William Frederick Matthews CGIA (7 January 1898 – 8 April 1977) was a leading British bookbinder. He trained at the Central School of Arts and Crafts in London before apprenticing at the bindery of W. T. Morrell & Co.

Matthews won a gold medal at the Paris exhibition of 1925 and started his own practice in 1926. He taught at the central school for nearly 50 years during which time his notable pupils included Edgar Mansfield, Roger Powell, and Bernard Middleton.

Matthews published two guides to bookbinding and in 1976 was the first bookbinder awarded the City and Guilds of London Insignia Award.

==Early life and family==
William Matthews was born on 7 January 1898 to a carpenter also named William Frederick and his wife Alice Mary Matthews. In August 1921, he married Ellen Rawlinson at the parish church, Tooting, in London.

==Career==
Matthews studied at the Central School of Arts and Crafts in London where he was trained by Peter McLeish, Noel Rooke, and Graily Hewitt. He was apprenticed at the bindery of W. T. Morrell & Co. and won a gold medal at the Paris exhibition of 1925. He started his own practice in 1926.

Matthews later taught at the central school for nearly 50 years, and trained Anthony Cains, Bryan Maggs, H. J. Desmond Yardley, Edgar Mansfield, Roger Powell, and Bernard Middleton. In 1929, he published Bookbinding: A manual for those interested in the craft of bookbinding, and in 1930, Simple Bookbinding for Junior Schools.

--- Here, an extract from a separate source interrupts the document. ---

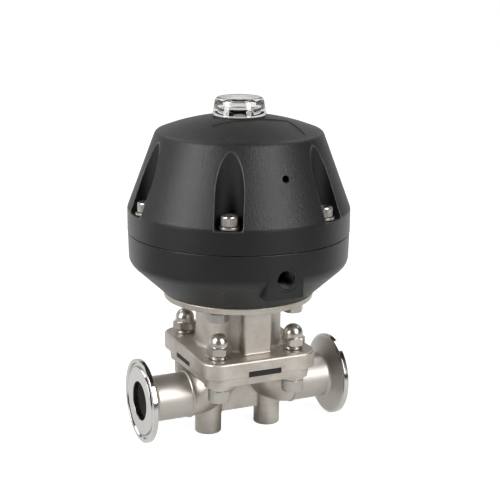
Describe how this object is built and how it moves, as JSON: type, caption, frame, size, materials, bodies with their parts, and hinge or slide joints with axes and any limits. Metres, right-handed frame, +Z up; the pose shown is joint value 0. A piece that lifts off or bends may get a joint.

In 1976, Matthews was the first bookbinder awarded the City and Guilds of London Insignia Award (CGIA).

==Binding style==

Alms for Oblivion: An antiquary's scrapbook by Mortimer Wheeler bound by Matthews in goat skin, 1970

Matthews was described by Catherine Porter in Miller's Collecting Modern Books as "one of the greatest craftsmen of the 20th century", being particularly skilled in gold-tooling and lettering. His work is generally noted for its "sober dignity" but with bindings produced for pleasure having a "joyful charm". He favoured bindings in oasis Morocco with marbled end-pages from Morris Marbles of Oxford. Doublures and end leaves could be in Morocco, silk, or vellum. He did his own edge-gilding. In 1970, he bound a copy of Mortimer Wheeler's Alms for Oblivion: An antiquary's scrapbook (1966) in olive-green goat skin with a sun design on the boards bordered by groups of overlapping radiating gilt lines. The book was presented by the author to the bookbinder Daphne Beaumont-Wright.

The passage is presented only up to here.